Recursion disabled servers, when asked to resolve a name, will only answer for names that they are authoritative for. It will absolutely refuse to look up a name it does not have authority over and is ideal for when you don’t want it to serve just any query. It isn’t, however, very useful for domains you don’t know about or have authority over.

Recursion enabled servers, when asked to resolve a name, will do a series of queries to figure out exactly what the right IP address for that name is. It generally will start with the root server, which will give it a hint about where to go next, and on down the line until it gets to the final server with the final answer. This is a great deal, because every time you look up a domain, you’re guaranteed to get an answer if it exists in the world. Since you’re always getting the right answer, it’s a great tool for caching answers, so next time someone needs to look up that domain, you aren’t running all over the internet again for the result. This saves time and bandwidth especially on high volume servers. However, there is a danger to allowing just anyone to do this.

Recursive DNS and Security

In most cases, you are not going to want to have a recursion enabled server open to the public.

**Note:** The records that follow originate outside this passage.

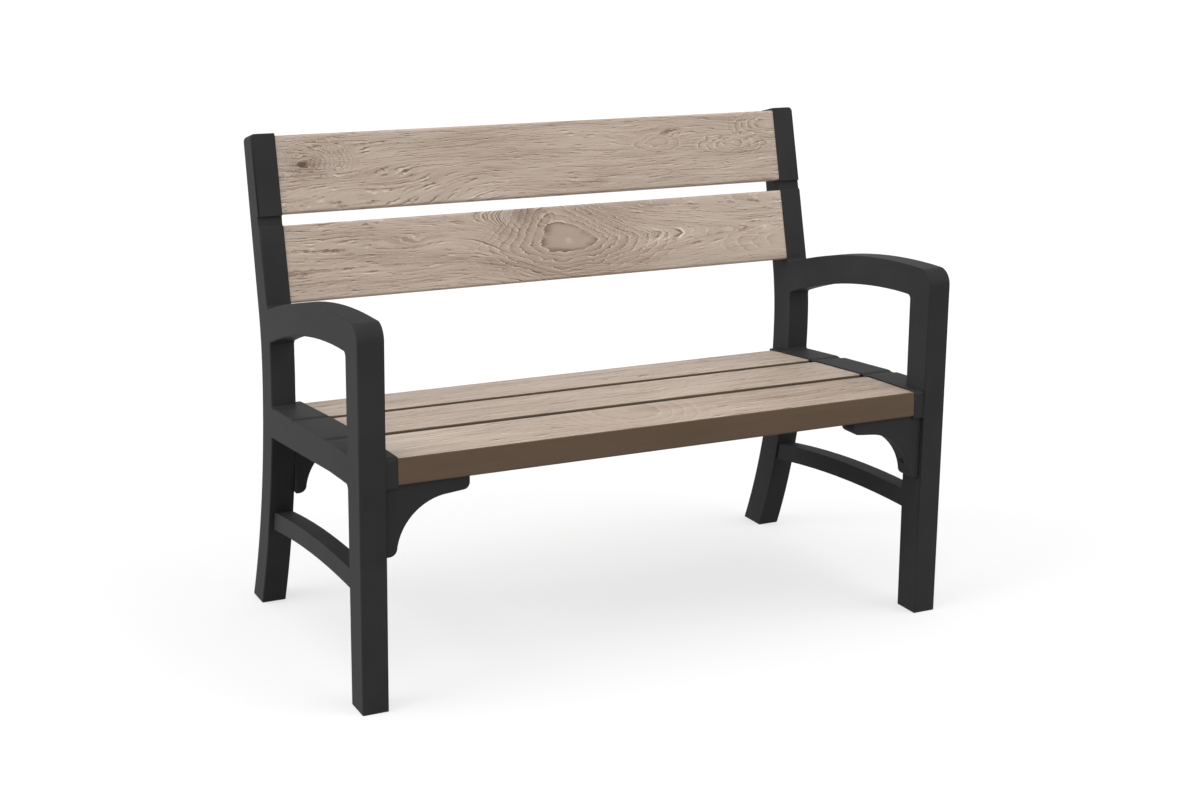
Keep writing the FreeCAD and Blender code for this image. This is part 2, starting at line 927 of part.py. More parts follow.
def back_screws(doc):
    """Two screws forward through the post into each end of each back slat."""
    x = size("frame_thick") - size("overall_width") / 2 - size("back_screw_from_end")
    tilt = size("post_back_tilt")
    lean = size("back_tilt") - tilt
    pieces = []
    for name, (start, wide) in back_places().items():
        for number, share in enumerate(BACK_SCREW_SHARES, start=1):
            run = start + wide * share
            depth = size("post_top_depth") + (size("post_top_run") - run) * tangent(lean)
            inward, up = on_back(run, depth)
            label = f"{name}_back_screw_{number}"
            place = (x, to_middle(inward), up)
            pieces.append(screw_head(doc, label, place, (-1, 0, 0), 90 + tilt))
    return group(doc, "back_screws", pieces)


def bracket_screws(doc, name, inward, place):
    """One screw up into the slat and one in a recess, sideways into the leg."""
    leg = size("frame_thick") - size("overall_width") / 2
    top = bracket_top(place, inward)
    bend_end_in = size("bracket_bend_end_in")
    bend_end_up = top - size("bracket_bend_end_drop")
    lobe_run = size("bracket_reach") - size("bracket_corner") - bend_end_in
    lobe_rise = size("bracket_bend_end_drop") - size("bracket_seat_lobe")
    along = size("bracket_screw_in") - bend_end_in
    upward = (
        leg + size("bracket_screw_in"),
        to_middle(inward + size("bracket_screw_back")),
        bend_end_up + along * lobe_rise / lobe_run,
    )
    sideways = (
        leg + size("bracket_recess_floor"),
        to_middle(inward + size("bracket_thick") / 2),
        top - size("bracket_recess_under"),
    )
    turn = 180 - arc_tangent(lobe_rise / lobe_run)
    return group(
        doc,
        f"{name}_bracket_screws",
        [
            screw_head(doc, f"{name}_upward_screw", upward, (0, 1, 0), turn),
            screw_head(doc, f"{name}_sideways_screw", sideways, (0, 1, 0), plain(90)),
        ],
    )


# Putting the bench together


def to_middle(inward):
    return inward - size("overall_depth") / 2


def move_to_middle(body):
    bind(body, "Placement.Base.y", -size("overall_depth") / 2)


def mirrored(doc, name, source):
    made = doc.addObject("Part::Mirroring", name)
    made.Source = source
    made.Normal = Vector(1, 0, 0)
    return made


def build():
    os.makedirs("parts", exist_ok=True)
    doc = FreeCAD.newDocument("bench")
    fill_sheet(doc)
    seats = seat_places()

    frame = new_body(doc, "side_frame_body")
    draw_post(frame)
    draw_arm_and_leg(frame)
    draw_rail(frame, seats)
    draw_stretcher(frame)
    round_corners(frame, seats)
    round_arrises(frame)
    cut_groove(frame)
    cut_sockets(frame, seats)

    slats = {f"seat_slat_{n}": seat_slat(doc, n, place) for n, place in seats.items()}
    for name, (start, wide) in back_places().items():
        slats[f"back_slat_{name}"] = back_slat(doc, name, start, wide)

    brackets, bracket_groups = {}, {}
    for end, inward, seat in (
        ("front", size("front_bracket_in"), seats["front"]),
        ("rear", size("rear_bracket_in"), seats["rear"]),
    ):
        brackets[end] = bracket(doc, end, inward, seat)
        bracket_groups[end] = bracket_screws(doc, end, inward, seat)

    for body in (frame, *slats.values(), *brackets.values()):
        move_to_middle(body)
    left = {"seat_screws": seat_screws(doc, seats), "back_screws": back_screws(doc)}
    for end, screws in bracket_groups.items():
        left[f"bracket_screws_{end}"] = screws

    nodes = {"side_frame_left": frame, **slats}
    for end, body in brackets.items():
        nodes[f"corner_bracket_{end}_left"] = body
    for name, screws in left.items():
        nodes[f"{name}_left"] = screws
    for name in list(nodes):
        if name.endswith("_left"):
            other = name.replace("_left", "_right")
            nodes[other] = mirrored(doc, other, nodes[name])
    doc.recompute()
    return doc, nodes


def check(doc, nodes):
    """Stop before anything is written if a feature failed or a shape is not sound."""
    for thing in doc.Objects:
        if {"Invalid", "Error"} & set(thing.State):
            raise SystemExit(f"{thing.Name} failed: {thing.State}")
    for name, node in nodes.items():
        shape = node.Shape
        if shape.isNull() or not shape.isValid() or shape.Volume <= 0:
            raise SystemExit(f"{name} is not a sound solid")


def export(nodes):
    for name, node in nodes.items():
        node.Label = name
        node.Shape.exportStep(f"parts/{name}.step")
        box = node.Shape.BoundBox
        print(
            f"{name}: {len(node.Shape.Solids)} solids, {node.Shape.Volume / 1000:.1f} cm3,"
            f" x {box.XMin:.1f} {box.XMax:.1f}, y {box.YMin:.1f} {box.YMax:.1f},"
            f" z {box.ZMin:.1f} {box.ZMax:.1f}"
        )


document, parts = build()
check(document, parts)
export(parts)
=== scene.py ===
"""A garden bench: dark moulded side frames, slats with an embossed oak look, curved corner brackets."""

import math

import bmesh
import bpy
from mathutils import Matrix, Vector


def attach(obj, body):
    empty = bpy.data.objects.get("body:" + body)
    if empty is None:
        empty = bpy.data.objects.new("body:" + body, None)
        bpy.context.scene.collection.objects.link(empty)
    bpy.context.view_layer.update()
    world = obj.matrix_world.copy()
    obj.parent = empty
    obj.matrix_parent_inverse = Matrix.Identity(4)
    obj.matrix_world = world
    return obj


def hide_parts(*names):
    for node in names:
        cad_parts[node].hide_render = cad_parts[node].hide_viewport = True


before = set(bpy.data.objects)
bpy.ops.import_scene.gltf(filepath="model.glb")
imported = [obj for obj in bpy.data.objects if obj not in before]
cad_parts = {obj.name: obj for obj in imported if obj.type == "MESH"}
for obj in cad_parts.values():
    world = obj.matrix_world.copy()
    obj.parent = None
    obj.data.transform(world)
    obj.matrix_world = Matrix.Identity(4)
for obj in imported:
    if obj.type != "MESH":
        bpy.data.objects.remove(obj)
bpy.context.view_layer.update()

MM = 0.001


def colour(written):
    """The linear colour of an sRGB hex value."""
    parts = [int(written[i : i + 2], 16) / 255 for i in (1, 3, 5)]
    return [c / 12.92 if c <= 0.04045 else ((c + 0.055) / 1.055) ** 2.4 for c in parts] + [1]


def add(tree, kind, inputs=None, stops=None, **settings):
    """A node with its settings and links.

    Each input is a number, a node or one of a node's outputs, and stops are the colours of a ramp.
    """
    made = tree.nodes.new("ShaderNode" + kind)
    for name, value in settings.items():
        setattr(made, name, value)
    for name, value in (inputs or {}).items():
        if isinstance(value, bpy.types.Node):
            value = value.outputs["Value" if "Value" in value.outputs else 0]
        if isinstance(value, bpy.types.NodeSocket):
            tree.links.new(value, made.inputs[name])
        else:
            made.inputs[name].default_value = value
    for at, shade in stops or []:
        step = made.color_ramp.elements.new(at)
        step.color = shade
    if stops:
        made.color_ramp.elements.remove(made.color_ramp.elements[0])
        made.color_ramp.elements.remove(made.color_ramp.elements[-1])
    return made


def new_material(name):
    """An empty material, and the tree for its nodes."""
    made = bpy.data.materials.new(name)
    made.use_nodes = True
    tree = made.node_tree
    tree.nodes.clear()
    return made, tree


def surface(tree, inputs):
    """The plain shader of a solid surface, and the material's output."""
    shader = add(tree, "BsdfPrincipled", inputs)
    add(tree, "OutputMaterial", {"Surface": shader})


# Camera

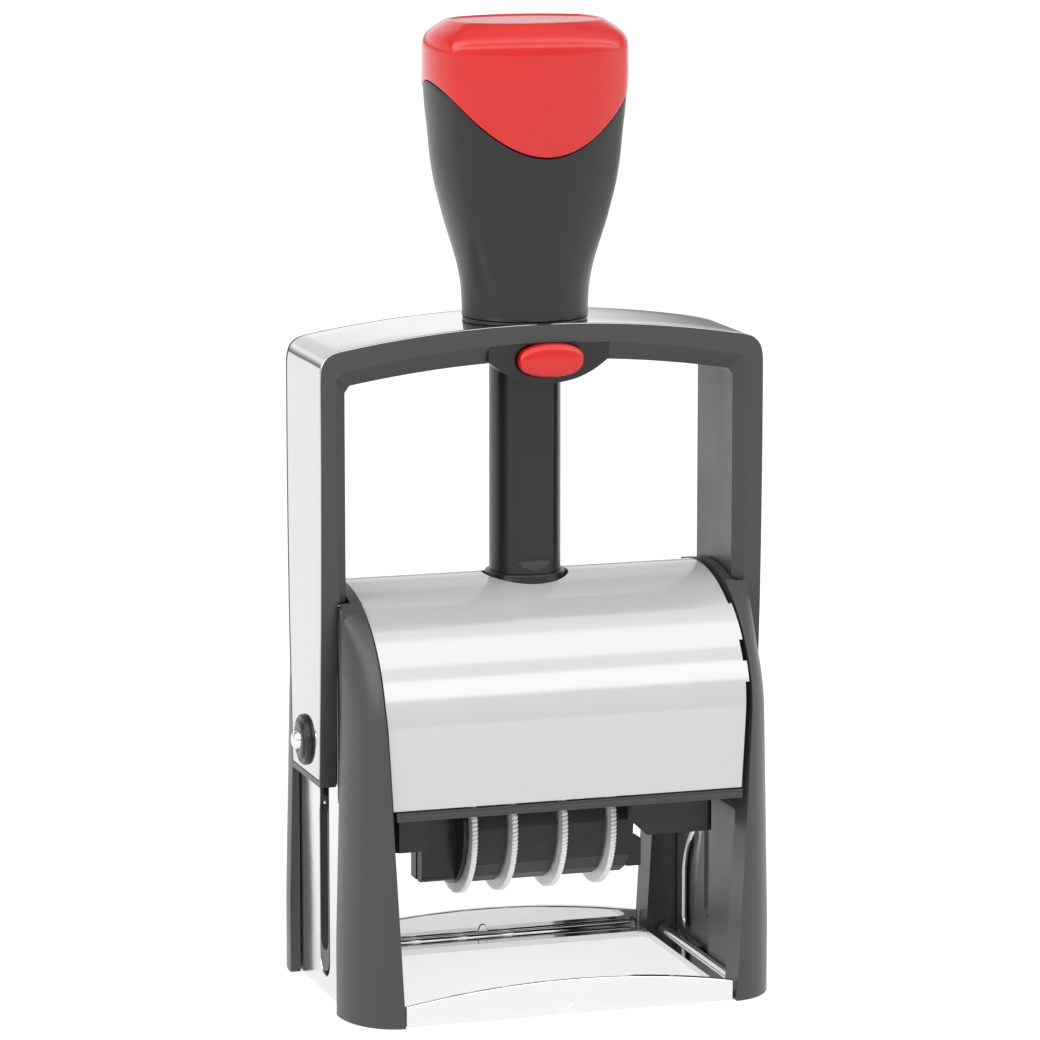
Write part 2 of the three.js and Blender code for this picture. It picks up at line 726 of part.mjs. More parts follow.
// Thumb wheel: a knurled rim with a smooth hub that carries the date band beside it.
function makeThumbWheel({ wheel, end }) {
  const teeth = 44;
  const rim = [];
  for (let i = 0; i < 2 * teeth; i++) {
    const angle = (i * Math.PI) / teeth;
    const radius = i % 2 ? WHEEL_RADIUS : WHEEL_RADIUS - 0.45;
    rim.push([radius * Math.cos(angle), AXLE_Z + radius * Math.sin(angle)]);
  }
  const disc = prism(polygon(rim), "x", wheel - WHEEL_THICKNESS / 2, wheel + WHEEL_THICKNESS / 2);
  const hub = cylinder("x", HUB_RADIUS, wheel, end, [0, AXLE_Z], 32);
  return cut(join(disc, hub), cylinder("x", AXLE_RADIUS + 0.06, -30, 30, [0, AXLE_Z], 24));
}

// Outline of a belt round the wheel and over the nose at the print face, as (Y, Z) points.
function beltOutline(wheelRadius, noseRadius) {
  const noseZ = PIVOT_Z + FACE_HEIGHT - NOSE_RADIUS;
  const lean = Math.asin((wheelRadius - noseRadius) / (noseZ - AXLE_Z));
  const points = [];
  const arc = (z, radius, from, to, steps) => {
    for (let i = 0; i <= steps; i++) {
      const angle = from + ((to - from) * i) / steps;
      points.push([radius * Math.cos(angle), z + radius * Math.sin(angle)]);
    }
  };
  arc(noseZ, noseRadius, lean, Math.PI - lean, 6);
  arc(AXLE_Z, wheelRadius, Math.PI - lean, 2 * Math.PI + lean, 24);
  return points;
}

function makeDateBand({ wheel, end }) {
  const from = wheel + WHEEL_THICKNESS / 2 + 0.2;
  const outside = prism(polygon(beltOutline(BAND_RADIUS, NOSE_RADIUS)), "x", from, end - 0.1);
  const inner = polygon(beltOutline(BAND_RADIUS - BAND_THICKNESS, NOSE_RADIUS - BAND_THICKNESS + 0.1));
  return cut(outside, prism(inner, "x", from - 1, end + 1));
}

const FACE_Z = PIVOT_Z + FACE_HEIGHT;
const PLATE_HALF_WIDTH = 29;
const bandWindow = () => box([-13.2, 17.7], [-3.6, 3.6], [FACE_Z - 6, FACE_Z + 1]);

function makePlateMount() {
  const plate = prism(roundedRectangle(PLATE_HALF_WIDTH, 18.3, 1), "z", FACE_Z - 3.2, FACE_Z - 1.9, 3);
  return cut(plate, bandWindow());
}

// Rubber printing plate: a border and rows of plain raised bars round the window for the date.
function makeTextPlate() {
  const relief = [FACE_Z - 1.1, FACE_Z];
  const sheet = prism(roundedRectangle(PLATE_HALF_WIDTH, 18.3, 1), "z", FACE_Z - 1.6, FACE_Z - 1, 3);
  const border = cut(
    prism(roundedRectangle(28, 17.3, 1), "z", ...relief, 3),
    prism(roundedRectangle(27, 16.3, 0.6), "z", FACE_Z - 2, FACE_Z + 1, 3),
  );
  const rows = [
    [-22, 22, 12],
    [-17, 17, 8],
    [-17, 17, -8],
    [-22, 22, -12],
  ];
  const bars = rows.map(([from, to, y]) => box([from, to], [y - 0.9, y + 0.9], relief));
  return cut(join(sheet, border, ...bars), bandWindow());
}

// ---------------------------------------------------------------- assembly

function mesh(name, solid, material, mirrored = false) {
  const made = new THREE.Mesh(toGeometry(solid), material);
  made.name = name;
  if (mirrored) made.scale.x = -1;
  return made;
}

const base = new THREE.Group();
base.add(
  mesh("base_frame", makeBaseFrame(), chrome),
  mesh("cheek_right", makeCheek(), darkPlastic),
  mesh("cheek_left", makeCheek(), darkPlastic, true),
  mesh("barrel_cover", makeBarrelCover(), pearlSteel),
  mesh("front_rim", makeRim(true), darkPlastic),
  mesh("rear_rim", makeRim(false), darkPlastic),
  mesh("cross_bridge", makeCrossBridge(), blackPlastic),
  mesh("column", makeColumn(), blackPlastic),
  mesh("column_collar", makeColumnCollar(), blackPlastic),
  mesh("pad_tray", makePadTray(), blackPlastic),
  mesh("ink_pad", makeInkPad(), padFoam),
  mesh("return_spring", makeReturnSpring(), springSteel),
);
SCREW_PLACES.forEach((x, i) =>
  base.add(mesh(`bridge_screw_${i + 1}`, makeBridgeScrew(x), springSteel)),
);

const printUnit = new THREE.Group();
printUnit.add(
  mesh("print_frame", makePrintFrame(), blackPlastic),
  mesh("date_bracket", makeDateBracket(), blackPlastic),
  mesh("wheel_axle", makeWheelAxle(), springSteel),
  mesh("plate_mount", makePlateMount(), blackPlastic),
  mesh("text_plate", makeTextPlate(), stampRubber),
);
BAND_SPANS.forEach((span, i) => {
  printUnit.add(mesh(`thumb_wheel_${i + 1}`, makeThumbWheel(span), whitePlastic));
  printUnit.add(mesh(`date_band_${i + 1}`, makeDateBand(span), bandRubber));
});

const yoke = new THREE.Group();
yoke.add(
  mesh("yoke_frame", makeYokeFrame(), darkPlastic),
  mesh("chrome_band", makeChromeBand(), chrome),
  mesh("handle_grip", makeHandleGrip(), darkPlastic),
  mesh("handle_cap", makeHandleCap(), redPlastic),
  mesh("handle_core", makeHandleCore(), blackPlastic),
  mesh("pivot_pin_right", makePivotPin(), chrome),
  mesh("pivot_pin_left", makePivotPin(), chrome, true),
  mesh("pivot_boss_right", makePivotBoss(), blackPlastic),
  mesh("pivot_boss_left", makePivotBoss(), blackPlastic, true),
  mesh("lock_button", makeLockButton(), redPlastic),
  printUnit,
);

const stamp = new THREE.Group();
stamp.add(base, yoke);

export default stamp;
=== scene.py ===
"""Looks of the rotary date stamp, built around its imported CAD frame."""

import math

import bmesh
import bpy
from mathutils import Matrix, Vector


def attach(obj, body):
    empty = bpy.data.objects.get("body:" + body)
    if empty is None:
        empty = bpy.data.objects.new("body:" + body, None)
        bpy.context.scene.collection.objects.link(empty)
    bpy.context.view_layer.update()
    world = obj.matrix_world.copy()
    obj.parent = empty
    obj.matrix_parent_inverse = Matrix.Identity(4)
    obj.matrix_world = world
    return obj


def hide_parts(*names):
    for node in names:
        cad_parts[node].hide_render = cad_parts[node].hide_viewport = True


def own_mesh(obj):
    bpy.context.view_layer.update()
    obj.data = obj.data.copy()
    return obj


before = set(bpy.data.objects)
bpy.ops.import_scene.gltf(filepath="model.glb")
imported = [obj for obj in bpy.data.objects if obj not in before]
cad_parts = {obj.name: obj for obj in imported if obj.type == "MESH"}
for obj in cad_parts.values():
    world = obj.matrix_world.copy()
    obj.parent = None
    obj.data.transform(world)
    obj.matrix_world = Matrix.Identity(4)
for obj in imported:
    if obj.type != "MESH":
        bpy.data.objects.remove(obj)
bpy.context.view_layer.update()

MM = 0.001
SMOOTH_ANGLE = math.radians(28)
FLAT_ANGLE = math.radians(0.6)
WELD = 0.004

# ------------------------------------------------------------------ camera

CAMERA_PLACE = (-291.0, -910.2, 256.1)
CAMERA_TARGET = (-0.825, 0.263, 85.35)
camera_data = bpy.data.cameras.new("camera")
camera_data.sensor_width = 36
camera_data.lens = 185.04
camera_data.clip_start = 0.05
camera_data.clip_end = 60
camera = bpy.data.objects.new("camera", camera_data)
camera.location = Vector(CAMERA_PLACE) * MM
aim = (Vector(CAMERA_TARGET) - Vector(CAMERA_PLACE)).to_track_quat("-Z", "Y")
camera.rotation_euler = aim.to_euler()
bpy.context.scene.collection.objects.link(camera)
bpy.context.scene.camera = camera
bpy.context.scene.view_settings.view_transform = "Standard"


# ------------------------------------------------------------------ materials

def noise(tree, vector, scale, detail=3.0, roughness=0.5):
    made = tree.nodes.new("ShaderNodeTexNoise")
    made.inputs["Scale"].default_value = scale
    made.inputs["Detail"].default_value = detail
    made.inputs["Roughness"].default_value = roughness
    tree.links.new(vector, made.inputs["Vector"])
    return made.outputs["Fac"]


def spread(tree, value, low, high, source=(0.3, 0.7)):
    """value, taken from its source range to low..high."""
    made = tree.nodes.new("ShaderNodeMapRange")
    made.inputs["From Min"].default_value = source[0]
    made.inputs["From Max"].default_value = source[1]
    made.inputs["To Min"].default_value = low
    made.inputs["To Max"].default_value = high
    tree.links.new(value, made.inputs["Value"])
    return made.outputs["Result"]


def surface(name, color, roughness, metallic=0.0, vary=0.06, grain=900.0, bump=0.02,
            smear=0.25, coat=0.0, coat_roughness=0.05, specular=0.5, stretch=(1, 1, 1)):
    """A procedural finish: drifting colour, fine grain in the bump, smears in the gloss."""
    made = bpy.data.materials.new(name)
    made.use_nodes = True
    tree = made.node_tree
    shader = tree.nodes["Principled BSDF"]
    shader.inputs["Metallic"].default_value = metallic
    shader.inputs["Specular IOR Level"].default_value = specular
    shader.inputs["Coat Weight"].default_value = coat
    shader.inputs["Coat Roughness"].default_value = coat_roughness
    place = tree.nodes.new("ShaderNodeTexCoord").outputs["Object"]
    if stretch != (1, 1, 1):
        mapping = tree.nodes.new("ShaderNodeMapping")
        mapping.inputs["Scale"].default_value = stretch
        tree.links.new(place, mapping.inputs["Vector"])
        place = mapping.outputs["Vector"]

    drift = noise(tree, place, 28.0, 4.0)
    mix = tree.nodes.new("ShaderNodeMix")
    mix.data_type = "RGBA"
    mix.inputs["A"].default_value = (*[c * (1 - vary) for c in color], 1)
    mix.inputs["B"].default_value = (*[min(1, c * (1 + vary)) for c in color], 1)
    tree.links.new(spread(tree, drift, 0, 1), mix.inputs["Factor"])
    tree.links.new(mix.outputs["Result"], shader.inputs["Base Color"])

    smears = noise(tree, place, 60.0, 5.0, 0.6)
    gloss = spread(tree, smears, roughness * (1 - smear), roughness * (1 + smear))
    tree.links.new(gloss, shader.inputs["Roughness"])

    fine = noise(tree, place, grain, 2.0)
    relief = tree.nodes.new("ShaderNodeBump")
    relief.inputs["Strength"].default_value = bump
    relief.inputs["Distance"].default_value = 0.0004
    tree.links.new(fine, relief.inputs["Height"])
    tree.links.new(relief.outputs["Normal"], shader.inputs["Normal"])
    return made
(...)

Having one exposed to queries from just anyone can be dangerous for your network, and if not dangerous, very expensive. Some firms, who are dedicated to providing public DNS service, will allow recursion from anyone, but it’s not for the faint of heart.

Recursion , however, is virtually required for someone who is planning on operating an internal DNS server, particularly if responses are going to be cached. Most ISPs will run a series of internal DNS servers who answer recursively for their paying customers, but are hidden from the outside world to control costs and prevent abuse of the network. A common implementation is to put the server(s) behind a firewall, and tell the DNS server to store successful answers to queries for future use.

In the case of DNS servers that are answering authoritatively for a specific set of domains, you are going to want to have recursion disabled. This will allow people who are looking to resolve your domains to do so, without allowing the unscrupulous to use your servers to resolve other DNS queries and sap your network resources. A common implementation of this is to simply indicate (in the configuration for your DNS server) that you wish to disallow recursion, and leave it at that. The good news is that most DNS server platforms now have recursion disallowed by default, so in some cases you will find that you need to do nothing in order to have a server safe from exploitation by recursive lookups.

Recursive DNS and Your Users

When setting up a new DNS server, always keep your intended userbase in mind. A good practice is to have a different DNS server for each role you plan on serving. Internal users get the benefits of recursion and caching, external users get only the answers they need for your own domains, and recursive lookups are denied. Knowing the role the DNS server will serve is critical and will prevent potentially expensive headaches down the road. Trying to mix and match on a single server (particularly when it’s being exposed to the outside world) can be at best confusing for you as an administrator, and at worst, a liability for your whole network.